Again, surgical repair by osteotomy is the main form of treatment. Surgical therapy provides excellent results with low morbidity in as many as 97% of patients.13 The surgical treatment of pectus carinatum is discussed in Chapter 140.
Poland syndrome is the congenital absence of the pectoralis major and minor muscles associated with syndactyly (fused fingers) (Fig. 139-4). It is also associated with abnormalities of the ribs, chest wall depressions, and abnormalities of the breasts. Thoracic involvement may range from hypoplasia of the sternal head of the pectoralis major and minor muscles with normal ribs, to complete absence of the anterior portions of ribs two to five and costal cartilages. Breast involvement may range from complete absence of the breast (amastia) and nipple (athelia) to mild hypoplasia. Hand deformities primarily involve the central three digits and may include syndactyly (fused fingers) and brachydactyly (hypoplasia). Poland syndrome occurs in 1 in 30,000 to 32,000 live births and is not often familial.14 It is more common in females than males at a ratio of 3:1. The etiology is not well understood.
Sternal defects are rare chest wall deformities that may be classified as cleft sternum or ectopic cordis (Fig. 139-5A,B). Sternal clefts typically involve only the upper sternum; ectopic cordis involves the lower sternum. The presumed embryologic cause is failure of ventral fusion of the sternum, resulting in sternal clefts, thoracic ectopia cordis, and thoracoabdominal ectopia cordis.
Sternal defects: (A) cleft sternum, (B) ectopic cordis.

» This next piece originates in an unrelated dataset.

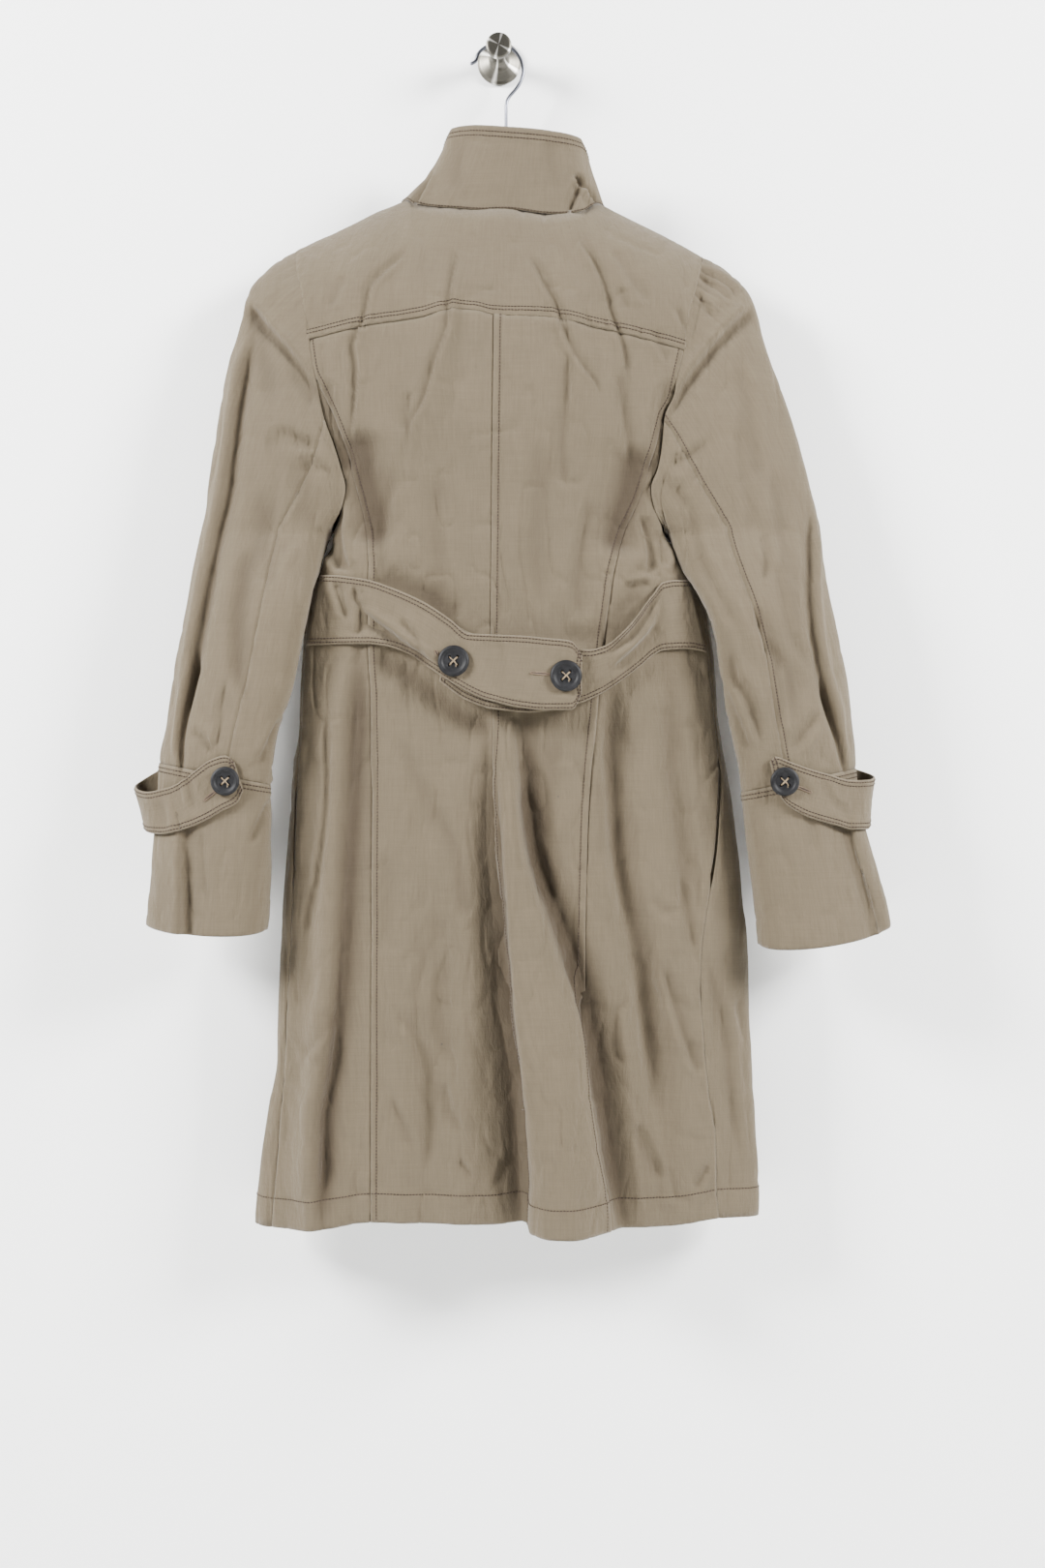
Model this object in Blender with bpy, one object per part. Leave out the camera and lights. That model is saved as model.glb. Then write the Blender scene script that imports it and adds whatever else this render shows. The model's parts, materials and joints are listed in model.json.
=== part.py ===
"""A trench coat on a hanger on a wall hook, seen from behind, as separate sewn pieces.

Frame: the origin is the centre of the wall hook's back face, +Z is up and +Y points into the
wall, so the coat's back faces -Y. Tables are in millimetres. A drop is a distance below the
origin, and left and right are as seen from behind the coat.
"""

import math

import bmesh
import bpy
import numpy as np
from mathutils import Vector

MM = 0.001

# Driving sizes in millimetres
CLOTH = 2.0
SEAM_GAP = 0.3
ARMHOLE_GAP = 0.6
UNDERARM_EASE = 1.2
EASE_REACH = 28.0
SHOULDER_ROUND = 70.0
BACK_FULLNESS = 0.6
BELT_WALL = 2.2
BELT_BUTTON = 29.0
CUFF_BUTTON = 26.5
ROSE = 42.0
HEAD = 24.0
HOOK_REACH = 45.0
WIRE = 3.0
STEM = 12.4
COLLAR_WALL = 2.5
COLLAR_TOP_X = 17.0
COLLAR_TOP_Y = -47.0
COLLAR_TOP_WIDTH = 130.0
COLLAR_TOP_DEPTH = 66.0
COLLAR_HOLLOW = 6.0
COLLAR_OPEN = 0.02
FRONT_HEM = 1106.0
LAP_RISE = 2.8
LAP_END = 58.0
LAP_FADE = 30.0
POCKET_LEFT = (692.0, 795.0)
POCKET_RIGHT = (670.0, 800.0)
POCKET_OPEN = 2.4
SLIT_END = 25.0
FACING_HALF_WIDTH = 12.0
FACING_WALL = 1.4
FACING_SPARE = 4.0
FACING_GAP = 1.6
PLEAT_STEP = 6.0
BUTTON_GAP = 0.3
ARM_HALF_DEPTH = 3.5
ARM_HALF_HEIGHT = 5.0


def table(columns, rows):
    """The columns of a short table, as named arrays."""
    names = columns.split()
    return {name: np.array([row[i] for row in rows], float) for i, name in enumerate(names)}


def smooth(xs, ys):
    """A curve through the points (xs, ys) that does not overshoot them."""
    step = np.diff(xs)
    slope = np.diff(ys) / step
    tangent = np.concatenate(([slope[0]], np.zeros(len(xs) - 2), [slope[-1]]))
    for i in range(1, len(xs) - 1):
        if slope[i - 1] * slope[i] > 0:
            near = 2 * step[i] + step[i - 1]
            far = step[i] + 2 * step[i - 1]
            tangent[i] = (near + far) / (near / slope[i - 1] + far / slope[i])

    def value(x):
        x = np.clip(x, xs[0], xs[-1])
        i = np.clip(np.searchsorted(xs, x, side="right") - 1, 0, len(xs) - 2)
        t = (x - xs[i]) / step[i]
        rise = (3 - 2 * t) * t * t
        bend = t * (1 - t)
        start = tangent[i] * step[i] * bend * (1 - t)
        end = tangent[i + 1] * step[i] * bend * t
        return ys[i] + (ys[i + 1] - ys[i]) * rise + start - end

    return value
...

Cleft sternum in infants results from nonfusion of the sternal plates at about the eighth week of gestation. The cleft typically involves the upper sternum where the sternum has a complete or partial separation. The remainder of the sternum is normal, as is the diaphragm, pericardium, location of the heart, and overlying skin coverage. Omphaloceles do not occur in these children and it is rarely associated with intrinsic congenital heart disease. In ectopic cordis (thoracic and thoracoabdominal), the sternal cleft involves the inferior portion of the sternum and is associated with an abnormal diaphragm, pericardium, and location of the heart. Intracardiac anomalies are very common. In thoracic ectopic cordis, the lethal factor is the extrathoracic location of the heart without its pericardial coverage. In thoracoabdominal ectopic cordis (the Cantrell Pentology), the associated five features include (1) inferior sternal cleft, (2) anterior diaphragmatic defect, (3) absence of pericardium at the diaphragmatic defect, (4) an omphalocele, and (5) intrinsic cardiac abnormalities.15 Although surgical repair of isolated cleft sternum is routinely successful, repair of ectopia cordis is associated with a high mortality rate.